The weather was really hot, we missed a whole day of testing because water was seeping up through the track, I could not cut a good light, and I had a hard time staging the car consistently. In the midst of a heat wave, we experienced an out-of-the-blue typhoon which left us scrambling to secure our belongings that were exposed. In this frantic rush, while Amy was slamming the rear hatch down on her 4-Runner, Gracie ran straight into the gate as it slammed down on her head, resulting in an all-Saturday-night visit to the emergency room with a sustained concussion. We got very little sleep, I won the first round only because a good friend who I was facing on the ladder in the first round hurt his engine and couldn’t make the call. I lost in the second round by having a terrible reaction time, and I ran about as close to my index as Pluto is to the Sun.

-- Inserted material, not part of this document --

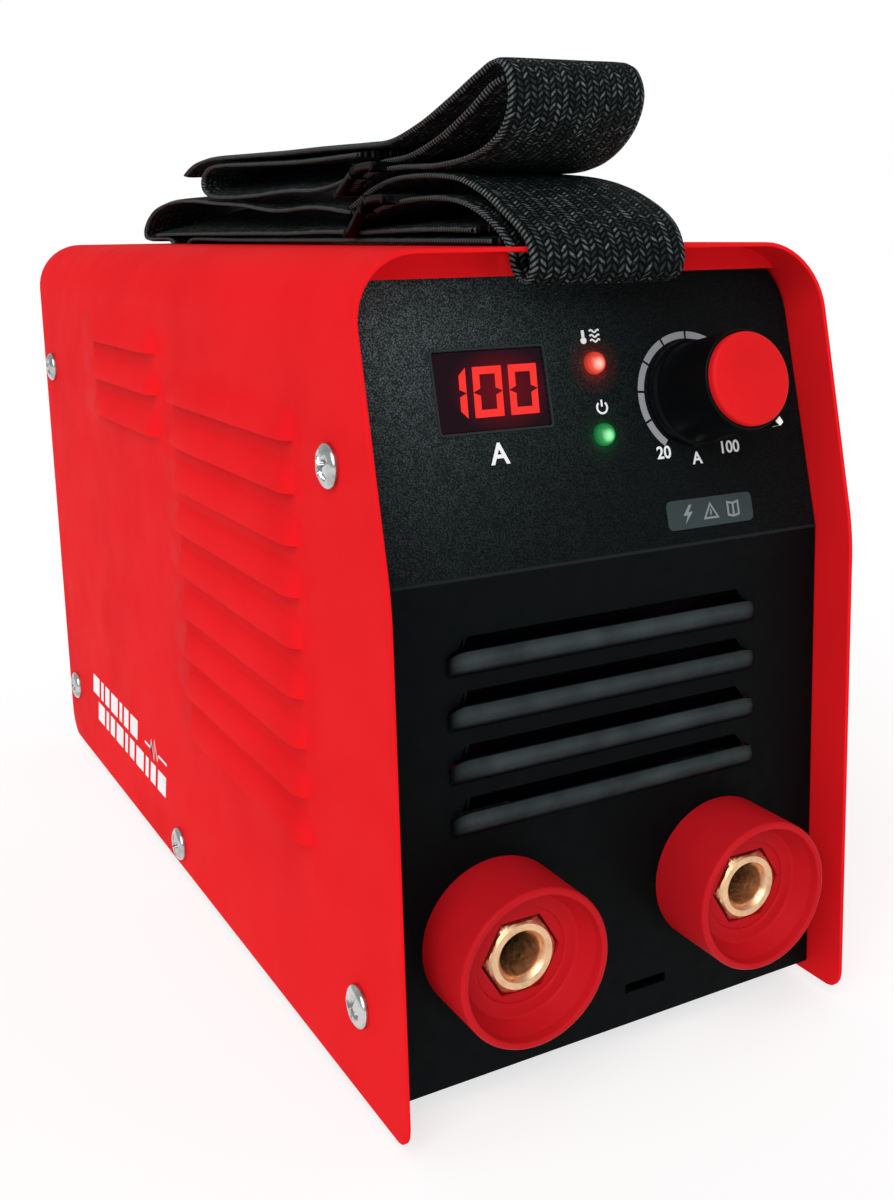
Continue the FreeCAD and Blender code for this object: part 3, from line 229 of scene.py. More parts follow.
def grained_plastic(name, dark, light):
    """Black moulding: a leather grain above the knee, with painted light on it that is paler high on the
    left, painted sheen on the vent bars, a painted highlight on the knee bead, and the two lamps' painted
    halos.
    """
    made = material(name, dark, 0.55, specular=0.05)
    place = place_of(made)
    x, y, z = node(made, "SeparateXYZ", Vector=place).outputs

    def rising(low, high):
        return span(made, z, at(0, 0, low).z, at(0, 0, high).z)

    cells = node(made, "TexVoronoi", Vector=place, Scale=GRAIN_SCALE, feature="F1")
    pebbles = ramp(made, cells.outputs["Distance"], ((0.12, 1.0), (0.62, 0.0)))
    patches = ramp(made, noise(made, 500, 4, 0.6), ((0.35, 0.45), (0.65, 1.0)))
    # sheen: the pebbles' pale centres, in random patches, painted as the sheen of the grain
    sheen = maths(made, "MULTIPLY_ADD", times(made, pebbles, patches), 0.88, 0.12)
    upper = rising(KNEE - 0.3, KNEE + 0.6)
    # Painted light: paler towards the left and up high, on the front only; shade is its share, and grain is
    # the painted sheen under it
    leftward = maths(made, "POWER", span(made, x, 0.035, -0.062), 2.1)
    high = maths(made, "POWER", rising(KNEE - 25, 165), 2.2)
    front = span(made, y, 0, -0.05)
    shade = maths(made, "MULTIPLY_ADD", times(made, leftward, high, front), 0.97, 0.03)
    grain = times(made, upper, shade, sheen)
    # Painted reflection: the vents' bars are paler the further they stand proud, in random mottled patches
    proud = span(made, y, at(0, PANEL_Y - 0.8, 0).y, at(0, PANEL_Y - 2.6, 0).y)
    bar_sheen_mottle = ramp(made, noise(made, 110, 5), ((0.3, 0.1), (0.75, 0.21)))
    bars = times(made, maths(made, "POWER", proud, 1.6), bar_sheen_mottle)
    # Painted highlight along the knee bead
    bead = times(made, rising(KNEE - 0.5, KNEE - 0.2), rising(KNEE + 0.5, KNEE + 0.2), 0.045, front)
    # lit: the painted light of the grain, the vent bars and the knee bead together
    lit = maths(made, "MAXIMUM", maths(made, "MAXIMUM", grain, bars), bead)
    drive(made, "Base Color", mix(made, lit, dark, light))
    drive(made, "Roughness", ramp(made, noise(made, 300, 4), ((0.3, 0.45), (0.7, 0.62))))
    bump(made, [(times(made, pebbles, upper), 0.0001), (noise(made, 1200, 4), 0.00003)])
    # Painted halos: the two lamps' light painted on the panel round them, as emission
    painted_halos = (0.0, 0.0, 0.0)
    for lamp, colour in LAMPS.items():
        away = distance_from(made, lamp_tip(lamp), [PAINTED_LAMP_HALO * MM] * 3)
        painted_halo = ramp(made, away, ((0.3, colour), (0.62, dimmed(colour, 0.15)), (1.0, (0.0, 0.0, 0.0))))
        painted_halos = mix(made, 1.0, painted_halos, painted_halo, "ADD")
    return emit(made, painted_halos, 0.5)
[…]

Having said all of that, it was four days of heaven. I could have never imagined how good it would be to be back to racing. The folks from Promedia NMRA/NMCA were terrific and they ran a great race. People were just so good to me and I could tell that friends were glad to see me back at the track. I hope they could all see on my face how happy I was to be back. After Day 1, I remembered why I loved racing and it was not just the car and the track…it was the people. The racers in Open Comp were welcoming to me and encouraged me to come back and support the class. In the course of this whirlwind, I even had the pleasure of working with my long-time buddy, Keith Keplinger, as he was shooting pictures of the car for this article. When he found out Gracie was interested in photography, he took lots of time to show her tips for her camera and shooting photos which made her so happy. Being at the race this past weekend was like coming back home to my racing family.
On Saturday, I had the pleasure of having Steve Ferguson show up and offer invaluable advice, along with Logan Moore who also offered insight. Previously, I had always used a trans-brake to stage the car. Danny Towe and Shane Williams both gave me tutorials on how to stage the car with the foot brake and line-lock, which helped with staging the car.
Having my car back in Bob Basenberg’s garage to be worked on has been great too. His statement to me after looking at the car was expected if you know him, “I think this is a great car, but I think I can make it better!” Great friends like Gary “Hollywood” Parker and his wife Carole “Mrs. Hollywood” Parker, Charlie McCulloch, and Shane Williams have continued to encourage me for 15 years to come back and race. This always fed my desire to return so I could be back at the track with them. This weekend was a very happy homecoming indeed.
Thanks to Chuck and Joseph Lawrence, Jim Bremer and Brian Sanford, as well as many others for all of the advice and answered questions over the past few months. Driving out of the track, after losing to the only car you really raced, would not seem to be something to be excited about – but I am excited. I have hope. When you go to a place you love, do something you love, and be with people that you love, it just cannot get any better! I look forward to working on my car and my ability to drive it more this year so that I am prepared to return for the full season next year!